Tout d’abord, ils ont constitué une base de données de messages qui avaient été bannis par un modérateur humain. Ils ont ensuite utilisé la méthode dite du "word embedding" pour automatiser la compréhension du langage. Elle consiste à représenter le sens d'un mot sous la forme de vecteurs de plusieurs dimensions, contrairement à une approche sémantique plus classique qui lui accorde une dimension positive ou négative. En clair, la méthode permet de reconnaître qu'un ensemble de mots forment une formule injurieuse, alors que les mots pris séparément ne le sont pas.
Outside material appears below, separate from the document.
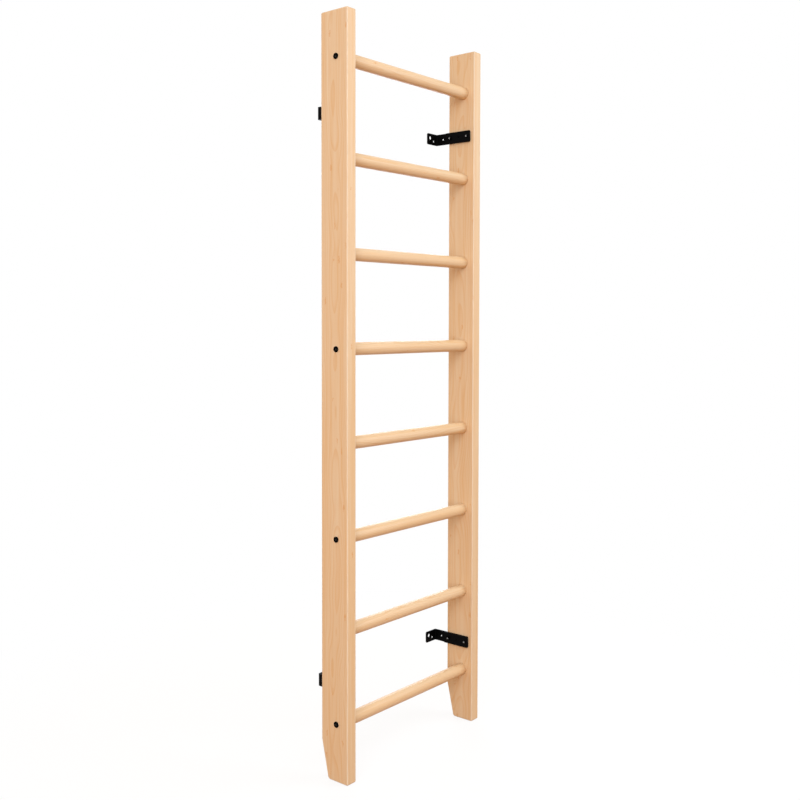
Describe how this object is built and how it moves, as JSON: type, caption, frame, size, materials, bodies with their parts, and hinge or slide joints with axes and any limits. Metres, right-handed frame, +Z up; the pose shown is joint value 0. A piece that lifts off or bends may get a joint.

Dans cette configuration, l’algorithme de Yahoo a été capable à 90% de détecter un commentaire haineux.

Les chercheurs en intelligence artificielle ne se font cependant pas d’illusion. Il reste extrêmement difficile pour une machine de repérer les insultes. Il faudrait déjà que les chercheurs puissent fournir aux machines la "puissance cérébrale" nécessaire à la compréhension fine du langage. Un ordinateur, à l'heure actuelle, n'est pas capable de saisir une phrase ambiguë ou parcourue par un sous-entendu. Mais, comme dans tous les domaines touchant l'intelligence artificielle, c'est le dernier 0,1% qui sera le plus difficile à atteindre. En l'occurrence, la tâche pourrait même paraître impossible.

Parce que la langue évolue, parce que des termes injurieux ne le sont pas forcément quand ils sont utilisés par certaines personnes dans un contexte particulier. Parce que, aussi, chacun perçoit les choses différemment.

"Donnez dix tweets à un groupe de personnes. Elles seront rarement d’accord sur ce qui peut être classé comme injurieux, alors imaginez comme ce serait difficile pour un ordinateur", a confié le chercheur Alex Krasodomski-Jones au MIT Technology Review.

Le temps n’est pas encore venu où les ordinateurs seront capables de filtrer les contenus abusifs aussi bien qu’un cerveau humain. Dans un monde où les intelligences artificielles sont de plus en plus présentes et contrôlent des pans de plus importants de nos vies, on peut même se demander si confier la liberté d'expression à une machine est une bonne idée.